* _Short problem_
Copy every line that holds "part".

**********

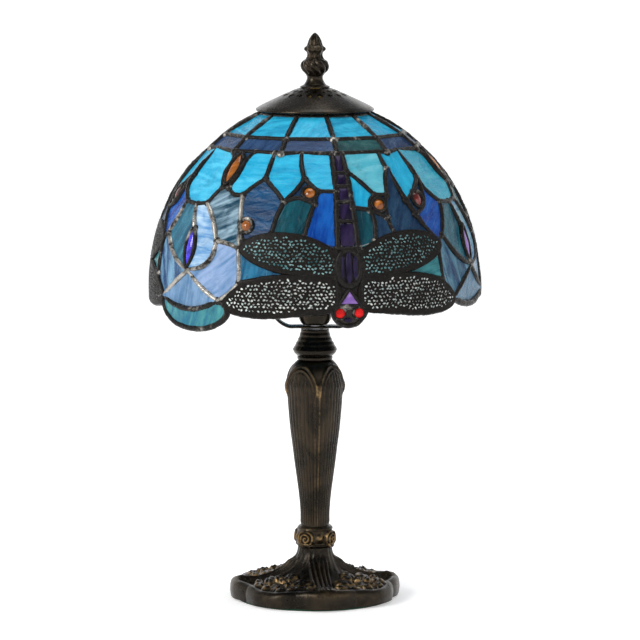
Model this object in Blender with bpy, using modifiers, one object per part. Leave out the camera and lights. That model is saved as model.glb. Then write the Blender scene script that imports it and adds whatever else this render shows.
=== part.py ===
"""Stained glass table lamp: a leaded dome shade on a cast foot and reeded stem.

Metres, +Z up. The origin is at the centre of the flat underside, and -Y is the front.
Azimuths are in degrees from the front, turning towards +X.
"""
import math

import bmesh
import bpy
import numpy as np
from mathutils import Matrix, Vector

MM = 0.001
GAP = 0.3 * MM

# Driving dimensions
FOOT_RADIUS = 55 * MM
FOOT_LOBE_DEPTH = 3.4 * MM
FOOT_LOBES = 8
FOOT_CREST_AZIMUTH = 9.0
FOOT_CREST_LIFT = 1.6 * MM
FELT_THICKNESS = 1.2 * MM

ROD_RADIUS = 4.9 * MM
ROD_BORE = 3.6 * MM
ROD_HOLE = 5.25 * MM
NOTCH_RADIUS = 3.2 * MM
NOTCH_Z = 5 * MM

DOME_RADIUS = 105.5 * MM
DOME_HEIGHT = 117.2 * MM
DOME_CENTRE_Z = 200.5 * MM
GLASS_SET_BACK = 0.3 * MM
GLASS_THICKNESS = 3.0 * MM
CAME_RADIUS = 1.8 * MM

CROWN_TOP = 19.0
CROWN_FOOT = 33.4
BAND_FOOT = 39.9
DRAGONFLIES = 3
SECTOR = 360 / DRAGONFLIES
DRAGONFLY_AZIMUTH = 11.7
WING_ROOT = 5.6
WING_TIP = 40.0
BODY_TOP = 72.5
BODY_HALF = 5.0
TAIL_HALF = 1.9
CAME_HALF = 1.15
SEAM = 0.2
RIM_FALL = 93.0
LOBE_DROPS = (0.0, 7.0, 7.0)
RIM_CLEARANCE = 1.35
RIM_STEP = 5.0
VENTS = 12
VENT_RADIUS = 1.6 * MM
VENT_CIRCLE = 18 * MM

STRAP_WIDTH = 12 * MM
STRAP_THICKNESS = 1.6 * MM
SADDLE_Z = 174.0 * MM
CROWN_Z = 321.8 * MM
STUD_RADIUS = 3.0 * MM
STUD_HOLE = 3.3 * MM
STUD_FLANGE_TOP = 323.9 * MM
NUT_HEIGHT = 3.2 * MM

BULB_RADIUS = 22.5 * MM
BULB_CENTRE_Z = 256 * MM
BULB_NECK_TILT = 0.80 * math.pi

ROUND_STEPS = 24
WIDE_STEPS = 36
FOOT_STEPS = 48


def clear_scene():
    for item in list(bpy.data.objects):
        bpy.data.objects.remove(item, do_unlink=True)


def new_collection(name):
    made = bpy.data.collections.new(name)
    bpy.context.scene.collection.children.link(made)
    return made


def finish(name, color, metallic, roughness, alpha=1.0):
    made = bpy.data.materials.new(name)
    made.use_nodes = True
    shader = made.node_tree.nodes["Principled BSDF"]
    shader.inputs["Base Color"].default_value = (*color, 1.0)
    shader.inputs["Metallic"].default_value = metallic
    shader.inputs["Roughness"].default_value = roughness
    shader.inputs["Alpha"].default_value = alpha
    return made


def place(name, mesh, material, group):
    made = bpy.data.objects.new(name, mesh)
    if material is not None:
        mesh.materials.clear()
        mesh.materials.append(material)
    group.objects.link(made)
    return made


def profile_mesh(name, points, closed):
    """An outline in the XZ plane, ready for a Screw modifier."""
    work = bmesh.new()
    verts = [work.verts.new((r, 0.0, z)) for r, z in points]
    for first, second in zip(verts, verts[1:]):
        work.edges.new((first, second))
    if closed:
        work.edges.new((verts[-1], verts[0]))
    mesh = bpy.data.meshes.new(name)
    work.to_mesh(mesh)
    work.free()
    return mesh


def turned(name, points, material, group, closed=True, steps=ROUND_STEPS, scale=MM):
    """A turned piece: the outline runs down its outer side, top to bottom."""
    scaled = [(r * scale, z * scale) for r, z in points]
    made = place(name, profile_mesh(name, scaled, closed), material, group)
    screw = made.modifiers.new("Turn", "SCREW")
    screw.axis = "Z"
    screw.angle = math.tau
    screw.steps = steps
    screw.render_steps = steps
    screw.use_merge_vertices = True
    screw.merge_threshold = 0.00001
    screw.use_normal_calculate = False
    return made


def ring(name, outer, inner, low, high, material, group, steps=ROUND_STEPS):
    """A plain ring or sleeve between two radii and two heights, in millimetres."""
    points = [(outer, high), (outer, low), (inner, low), (inner, high)]
    return turned(name, points, material, group, steps=steps)


def evaluated_mesh(source):
    depsgraph = bpy.context.evaluated_depsgraph_get()
    return bpy.data.meshes.new_from_object(source.evaluated_get(depsgraph))


def cylinder_mesh(name, radius, low, high, segments):
    work = bmesh.new()
    bmesh.ops.create_cone(work, cap_ends=True, segments=segments, radius1=radius,
                          radius2=radius, depth=high - low)
    bmesh.ops.translate(work, verts=work.verts, vec=(0, 0, (high + low) / 2))
    mesh = bpy.data.meshes.new(name)
    work.to_mesh(mesh)
    work.free()
    return mesh


def cut(target, cutter):
    cutter.hide_render = True
    cutter.display_type = "WIRE"
    boolean = target.modifiers.new("Cut", "BOOLEAN")
    boolean.operation = "DIFFERENCE"
    boolean.object = cutter
    boolean.solver = "EXACT"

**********

* _Exercise output_
Model this object in Blender with bpy, using modifiers, one object per part. Leave out the camera and lights. That model is saved as model.glb. Then write the Blender scene script that imports it and adds whatever else this render shows.
=== part.py ===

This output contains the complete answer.